After I had finished the stars on this table cloth I reflected on my work. The stars appeared to support the five people who sat around the table like they were being held up by the universe. The five were not masters of the universe but rather instrumental parts of it. One couldn't exist without the other. I discussed this observation of mine with a friend thinking he would find it a little way out but contrary to my insecurities he didn't. Instead he agreed and was able to put what I was thinking in a more scientific way. As he understood the science, all the carbon atoms in the universe, which are of course essential to all living things, had to have been, and can only be forged in the extreme nuclear combustion present in stars, from the original element, hydrogen. From there carbon molecules, and a whole heap of the other elements were/are dissipated through the universe. In other words we are all made of star dust!

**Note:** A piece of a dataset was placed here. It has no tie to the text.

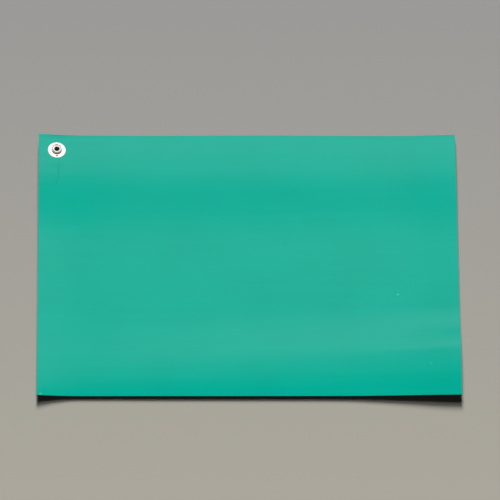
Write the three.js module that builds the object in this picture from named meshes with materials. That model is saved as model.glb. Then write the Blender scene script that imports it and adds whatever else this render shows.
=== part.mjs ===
// Anti static bench mat: a sheet of two-layer rubber with one snap stud for its earth lead.
// Millimetres, +Z up. The mat lies on its underside, its long side along X, and its near long edge is at -Y.
// The origin is at the middle of the mat's plan, on the level that the mat lies on.
import * as THREE from "three";

// Sheet: A3 format
const MAT_LENGTH = 420;
const MAT_WIDTH = 297;
const SURFACE_THICKNESS = 0.5;
const BASE_THICKNESS = 1.5;

// Far end: the sheet rises to a low crest beside the far edge and falls again to the edge
const FAR_REACH = 133;
const FAR_CREST_INSET = 40;
const FAR_DROP_MIDDLE = 0.75;
const FAR_DROP_ENDS = 1.45;
const FAR_EDGE_LIFT = 0.3;
const FAR_HUMP_HEIGHT = 0.85;
const FAR_HUMP_CENTRE = 10;
const FAR_HUMP_HALF_LENGTH = 112;
const FAR_CORNER_LIFT = 1.2;
const FAR_CORNER_REACH = 105;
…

As a child living on a farm in New Zealand where there was no light pollution the stars at night would fill the sky causing me to marvel at their beauty. Wanting to be closer I would reach out to touch them. Today I still remember the feeling I had of wanting to be closer to the stars, to be one of them and perhaps one day this will be realized when at my end I become dust carried off by the wind back into the sky towards the heavens.
"For he knows of what we are made; he remembers that we are but dust. Our days are like the grass; we flourish like a flower of the field; when the wind goes over it, it is gone and its place will know it no more." Prayer of Committal. Common Worship.